Por Bruno Cortés
El Senado de la República se alista a meterle mano a la nueva Ley General para Prevenir, Investigar y Sancionar los Delitos en Materia de Extorsión, enviada por la Cámara de Diputados, con un objetivo central: endurecer las penas contra los extorsionadores y dar un golpe específico a las omisiones de autoridades que, por acción o por silencio, permiten que el delito siga creciendo. La idea es que la minuta se dictamine en comisiones y suba al Pleno en los próximos días, como una de las piezas clave de la agenda de seguridad del gobierno federal.
La ley tiene como columna vertebral la homologación del delito de extorsión en todo el país: establecer un tipo penal único, que se persiga de oficio y con penas de cárcel que, en su versión aprobada por la Cámara de Diputados, van de seis a 15 años, con posibilidad de llegar hasta 25 años en los casos más graves, como el “cobro de piso”, las extorsiones cometidas por servidores públicos o las que afectan la economía de una entidad completa.
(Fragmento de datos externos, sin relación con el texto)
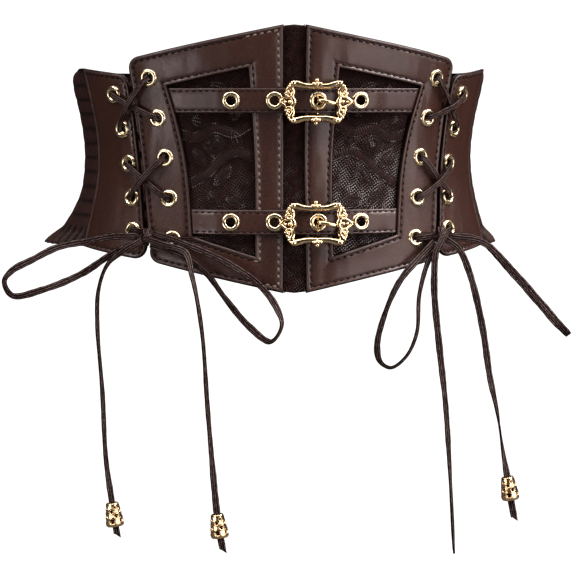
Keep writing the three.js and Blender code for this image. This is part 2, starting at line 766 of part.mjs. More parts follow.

Sin embargo, el texto que llegó al Senado encendió alertas. Por un lado, organizaciones y especialistas advirtieron que, en al menos una decena de estados, las penas mínimas actuales son más altas que las que plantea la nueva ley, lo que podría traducirse en reducciones de castigo para quienes ya están procesados. Por otro, un cambio de última hora en San Lázaro bajó las sanciones para funcionarios que omitan denunciar extorsiones, lo que rompió la unanimidad y abrió la acusación de que se estaba mandando un mensaje de impunidad hacia autoridades cómplices o negligentes.
Ante ese escenario, las comisiones unidas de Justicia y de Estudios Legislativos del Senado preparan un dictamen que revierte esa relajación. El planteamiento es equiparar las penas para servidores públicos que, teniendo la obligación de prevenir, investigar o denunciar, se quedan cruzados de brazos, con las sanciones que reciben los extorsionadores directos. En los hechos, se busca que la omisión se castigue casi al mismo nivel que la participación activa en el delito, para cerrar la puerta a las “miradas hacia otro lado” dentro de fiscalías, policías y sistemas penitenciarios.
Al mismo tiempo, el Senado revisa el paquete de agravantes. El proyecto que se cocina en comisiones eleva las penas en los supuestos donde la extorsión se comete con violencia, cuando hay amenaza real contra la vida de la víctima, cuando el delito se ejecuta desde un centro de reclusión o cuando participan grupos de delincuencia organizada. En los escenarios más graves, las sanciones podrían escalar por encima de los 25 años de prisión, con la intención declarada de mandar una señal de “cero tolerancia” a estas modalidades, hoy normalizadas en amplias zonas del país.
La reforma también trae un componente institucional: la creación de un Centro de Atención a Denuncias por el Delito de Extorsión a nivel nacional, el fortalecimiento de las unidades especializadas en las fiscalías y la coordinación con la extinción de dominio para que los bienes decomisados se utilicen en la reparación del daño a víctimas. Además, se mantiene la posibilidad de denuncias anónimas y la obligación de investigar de oficio, para no cargarle todo el riesgo a comerciantes, transportistas o familias que ya están bajo amenaza.
En paralelo al endurecimiento penal, hay un debate técnico que atraviesa el dictamen: cómo subir las penas sin chocar con los criterios de la Suprema Corte sobre castigos “excesivos” o desproporcionados. Algunos senadores de oposición han advertido que, si se empuja demasiado el rango máximo, podría abrirse la puerta a nuevas impugnaciones y acciones de inconstitucionalidad. El bloque oficialista, por su parte, insiste en que la extorsión es hoy uno de los delitos de mayor impacto en la vida cotidiana y que el Congreso tiene margen para ajustar las sanciones sin vulnerar los estándares de derechos humanos.
En el fondo, la discusión de esta semana en el Senado es algo más que un ajuste técnico: es un intento de corregir una ley que nació como pieza central del plan de seguridad de la presidenta Claudia Sheinbaum, pero que se desgastó políticamente al percibirse como complaciente con funcionarios omisos. Si la Cámara alta logra revertir esa señal —castigando con mayor dureza las omisiones y cerrando espacios a la corrupción institucional—, el gobierno podrá presumir una cruzada contra la extorsión más coherente. Si no, el costo político será que, aun con penas altas en el papel, la red de protección y silencios dentro del Estado siga siendo el eslabón más débil de la estrategia.